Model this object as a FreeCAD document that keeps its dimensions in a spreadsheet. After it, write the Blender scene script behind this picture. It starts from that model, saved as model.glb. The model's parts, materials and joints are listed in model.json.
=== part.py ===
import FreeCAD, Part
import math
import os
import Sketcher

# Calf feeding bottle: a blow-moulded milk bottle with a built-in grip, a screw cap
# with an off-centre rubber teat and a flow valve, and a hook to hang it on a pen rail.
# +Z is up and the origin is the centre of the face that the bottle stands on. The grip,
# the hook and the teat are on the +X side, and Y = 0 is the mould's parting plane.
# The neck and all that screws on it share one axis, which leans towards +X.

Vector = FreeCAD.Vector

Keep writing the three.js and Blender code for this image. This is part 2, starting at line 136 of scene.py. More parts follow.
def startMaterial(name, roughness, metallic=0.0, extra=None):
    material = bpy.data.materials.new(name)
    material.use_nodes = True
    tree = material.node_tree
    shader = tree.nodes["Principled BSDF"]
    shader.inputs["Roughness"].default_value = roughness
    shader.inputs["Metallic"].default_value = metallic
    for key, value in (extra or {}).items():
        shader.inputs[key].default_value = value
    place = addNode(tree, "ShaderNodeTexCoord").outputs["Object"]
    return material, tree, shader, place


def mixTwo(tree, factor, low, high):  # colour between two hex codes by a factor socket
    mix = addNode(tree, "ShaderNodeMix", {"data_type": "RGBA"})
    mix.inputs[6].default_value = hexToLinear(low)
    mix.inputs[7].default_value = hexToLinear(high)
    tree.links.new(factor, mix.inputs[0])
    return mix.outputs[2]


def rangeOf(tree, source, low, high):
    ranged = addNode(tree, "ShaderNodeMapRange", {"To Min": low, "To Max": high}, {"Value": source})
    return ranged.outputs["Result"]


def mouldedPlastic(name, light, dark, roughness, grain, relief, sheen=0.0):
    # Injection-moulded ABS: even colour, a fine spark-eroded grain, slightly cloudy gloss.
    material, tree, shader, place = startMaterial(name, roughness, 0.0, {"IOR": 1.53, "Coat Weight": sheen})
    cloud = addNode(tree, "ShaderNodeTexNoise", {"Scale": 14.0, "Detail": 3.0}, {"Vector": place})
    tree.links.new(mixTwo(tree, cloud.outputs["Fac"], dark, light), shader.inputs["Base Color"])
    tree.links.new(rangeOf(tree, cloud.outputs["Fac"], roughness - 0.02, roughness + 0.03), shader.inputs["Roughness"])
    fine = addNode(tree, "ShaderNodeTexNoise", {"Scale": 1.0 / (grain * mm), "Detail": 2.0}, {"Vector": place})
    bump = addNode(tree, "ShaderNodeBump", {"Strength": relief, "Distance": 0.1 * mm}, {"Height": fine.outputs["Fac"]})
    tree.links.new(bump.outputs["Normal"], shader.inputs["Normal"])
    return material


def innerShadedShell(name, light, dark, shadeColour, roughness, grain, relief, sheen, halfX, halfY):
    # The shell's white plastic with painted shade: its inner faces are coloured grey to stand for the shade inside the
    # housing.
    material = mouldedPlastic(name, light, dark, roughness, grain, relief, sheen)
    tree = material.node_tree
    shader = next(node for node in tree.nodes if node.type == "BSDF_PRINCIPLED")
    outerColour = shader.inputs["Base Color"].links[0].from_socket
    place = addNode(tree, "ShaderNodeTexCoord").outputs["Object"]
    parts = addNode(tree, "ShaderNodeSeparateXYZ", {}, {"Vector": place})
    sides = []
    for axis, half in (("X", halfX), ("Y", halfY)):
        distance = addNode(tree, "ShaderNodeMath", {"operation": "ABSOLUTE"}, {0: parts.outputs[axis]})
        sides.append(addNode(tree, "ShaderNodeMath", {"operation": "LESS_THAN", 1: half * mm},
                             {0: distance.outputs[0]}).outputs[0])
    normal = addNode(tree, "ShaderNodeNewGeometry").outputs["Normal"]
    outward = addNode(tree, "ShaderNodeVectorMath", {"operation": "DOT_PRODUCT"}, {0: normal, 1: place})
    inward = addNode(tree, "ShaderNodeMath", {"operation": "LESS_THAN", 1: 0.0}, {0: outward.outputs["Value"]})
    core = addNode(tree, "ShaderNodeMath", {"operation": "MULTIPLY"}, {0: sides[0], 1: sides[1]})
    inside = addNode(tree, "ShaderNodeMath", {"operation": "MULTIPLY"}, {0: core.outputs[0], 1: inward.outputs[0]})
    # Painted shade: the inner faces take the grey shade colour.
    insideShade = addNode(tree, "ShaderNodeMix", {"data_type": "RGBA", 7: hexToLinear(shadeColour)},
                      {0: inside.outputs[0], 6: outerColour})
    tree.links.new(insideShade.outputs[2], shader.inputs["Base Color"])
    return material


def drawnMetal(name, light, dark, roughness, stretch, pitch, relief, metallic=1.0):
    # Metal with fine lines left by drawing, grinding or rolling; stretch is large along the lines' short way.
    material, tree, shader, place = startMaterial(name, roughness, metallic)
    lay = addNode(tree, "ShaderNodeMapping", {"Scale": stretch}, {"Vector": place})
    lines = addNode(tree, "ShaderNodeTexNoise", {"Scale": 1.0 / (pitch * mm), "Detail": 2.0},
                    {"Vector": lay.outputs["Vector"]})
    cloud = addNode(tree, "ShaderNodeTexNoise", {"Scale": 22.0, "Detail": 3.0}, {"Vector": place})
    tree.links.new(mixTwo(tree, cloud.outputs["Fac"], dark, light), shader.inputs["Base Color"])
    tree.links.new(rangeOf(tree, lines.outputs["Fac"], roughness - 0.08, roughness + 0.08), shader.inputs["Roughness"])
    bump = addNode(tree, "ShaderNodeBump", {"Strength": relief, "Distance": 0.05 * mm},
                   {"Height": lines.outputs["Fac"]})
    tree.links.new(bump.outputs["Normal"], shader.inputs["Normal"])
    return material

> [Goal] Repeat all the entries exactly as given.

> [Solution to this problem]
Model this object as a FreeCAD document that keeps its dimensions in a spreadsheet. After it, write the Blender scene script behind this picture. It starts from that model, saved as model.glb. The model's parts, materials and joints are listed in model.json.
=== part.py ===
import FreeCAD, Part
import math
import os
import Sketcher

# Calf feeding bottle: a blow-moulded milk bottle with a built-in grip, a screw cap
# with an off-centre rubber teat and a flow valve, and a hook to hang it on a pen rail.
# +Z is up and the origin is the centre of the face that the bottle stands on. The grip,
# the hook and the teat are on the +X side, and Y = 0 is the mould's parting plane.
# The neck and all that screws on it share one axis, which leans towards +X.

Vector = FreeCAD.Vector

Keep writing the three.js and Blender code for this image. This is part 2, starting at line 136 of scene.py. More parts follow.
def startMaterial(name, roughness, metallic=0.0, extra=None):
    material = bpy.data.materials.new(name)
    material.use_nodes = True
    tree = material.node_tree
    shader = tree.nodes["Principled BSDF"]
    shader.inputs["Roughness"].default_value = roughness
    shader.inputs["Metallic"].default_value = metallic
    for key, value in (extra or {}).items():
        shader.inputs[key].default_value = value
    place = addNode(tree, "ShaderNodeTexCoord").outputs["Object"]
    return material, tree, shader, place


def mixTwo(tree, factor, low, high):  # colour between two hex codes by a factor socket
    mix = addNode(tree, "ShaderNodeMix", {"data_type": "RGBA"})
    mix.inputs[6].default_value = hexToLinear(low)
    mix.inputs[7].default_value = hexToLinear(high)
    tree.links.new(factor, mix.inputs[0])
    return mix.outputs[2]


def rangeOf(tree, source, low, high):
    ranged = addNode(tree, "ShaderNodeMapRange", {"To Min": low, "To Max": high}, {"Value": source})
    return ranged.outputs["Result"]


def mouldedPlastic(name, light, dark, roughness, grain, relief, sheen=0.0):
    # Injection-moulded ABS: even colour, a fine spark-eroded grain, slightly cloudy gloss.
    material, tree, shader, place = startMaterial(name, roughness, 0.0, {"IOR": 1.53, "Coat Weight": sheen})
    cloud = addNode(tree, "ShaderNodeTexNoise", {"Scale": 14.0, "Detail": 3.0}, {"Vector": place})
    tree.links.new(mixTwo(tree, cloud.outputs["Fac"], dark, light), shader.inputs["Base Color"])
    tree.links.new(rangeOf(tree, cloud.outputs["Fac"], roughness - 0.02, roughness + 0.03), shader.inputs["Roughness"])
    fine = addNode(tree, "ShaderNodeTexNoise", {"Scale": 1.0 / (grain * mm), "Detail": 2.0}, {"Vector": place})
    bump = addNode(tree, "ShaderNodeBump", {"Strength": relief, "Distance": 0.1 * mm}, {"Height": fine.outputs["Fac"]})
    tree.links.new(bump.outputs["Normal"], shader.inputs["Normal"])
    return material


def innerShadedShell(name, light, dark, shadeColour, roughness, grain, relief, sheen, halfX, halfY):
    # The shell's white plastic with painted shade: its inner faces are coloured grey to stand for the shade inside the
    # housing.
    material = mouldedPlastic(name, light, dark, roughness, grain, relief, sheen)
    tree = material.node_tree
    shader = next(node for node in tree.nodes if node.type == "BSDF_PRINCIPLED")
    outerColour = shader.inputs["Base Color"].links[0].from_socket
    place = addNode(tree, "ShaderNodeTexCoord").outputs["Object"]
    parts = addNode(tree, "ShaderNodeSeparateXYZ", {}, {"Vector": place})
    sides = []
    for axis, half in (("X", halfX), ("Y", halfY)):
        distance = addNode(tree, "ShaderNodeMath", {"operation": "ABSOLUTE"}, {0: parts.outputs[axis]})
        sides.append(addNode(tree, "ShaderNodeMath", {"operation": "LESS_THAN", 1: half * mm},
                             {0: distance.outputs[0]}).outputs[0])
    normal = addNode(tree, "ShaderNodeNewGeometry").outputs["Normal"]
    outward = addNode(tree, "ShaderNodeVectorMath", {"operation": "DOT_PRODUCT"}, {0: normal, 1: place})
    inward = addNode(tree, "ShaderNodeMath", {"operation": "LESS_THAN", 1: 0.0}, {0: outward.outputs["Value"]})
    core = addNode(tree, "ShaderNodeMath", {"operation": "MULTIPLY"}, {0: sides[0], 1: sides[1]})
    inside = addNode(tree, "ShaderNodeMath", {"operation": "MULTIPLY"}, {0: core.outputs[0], 1: inward.outputs[0]})
    # Painted shade: the inner faces take the grey shade colour.
    insideShade = addNode(tree, "ShaderNodeMix", {"data_type": "RGBA", 7: hexToLinear(shadeColour)},
                      {0: inside.outputs[0], 6: outerColour})
    tree.links.new(insideShade.outputs[2], shader.inputs["Base Color"])
    return material


def drawnMetal(name, light, dark, roughness, stretch, pitch, relief, metallic=1.0):
    # Metal with fine lines left by drawing, grinding or rolling; stretch is large along the lines' short way.
    material, tree, shader, place = startMaterial(name, roughness, metallic)
    lay = addNode(tree, "ShaderNodeMapping", {"Scale": stretch}, {"Vector": place})
    lines = addNode(tree, "ShaderNodeTexNoise", {"Scale": 1.0 / (pitch * mm), "Detail": 2.0},
                    {"Vector": lay.outputs["Vector"]})
    cloud = addNode(tree, "ShaderNodeTexNoise", {"Scale": 22.0, "Detail": 3.0}, {"Vector": place})
    tree.links.new(mixTwo(tree, cloud.outputs["Fac"], dark, light), shader.inputs["Base Color"])
    tree.links.new(rangeOf(tree, lines.outputs["Fac"], roughness - 0.08, roughness + 0.08), shader.inputs["Roughness"])
    bump = addNode(tree, "ShaderNodeBump", {"Strength": relief, "Distance": 0.05 * mm},
                   {"Height": lines.outputs["Fac"]})
    tree.links.new(bump.outputs["Normal"], shader.inputs["Normal"])
    return material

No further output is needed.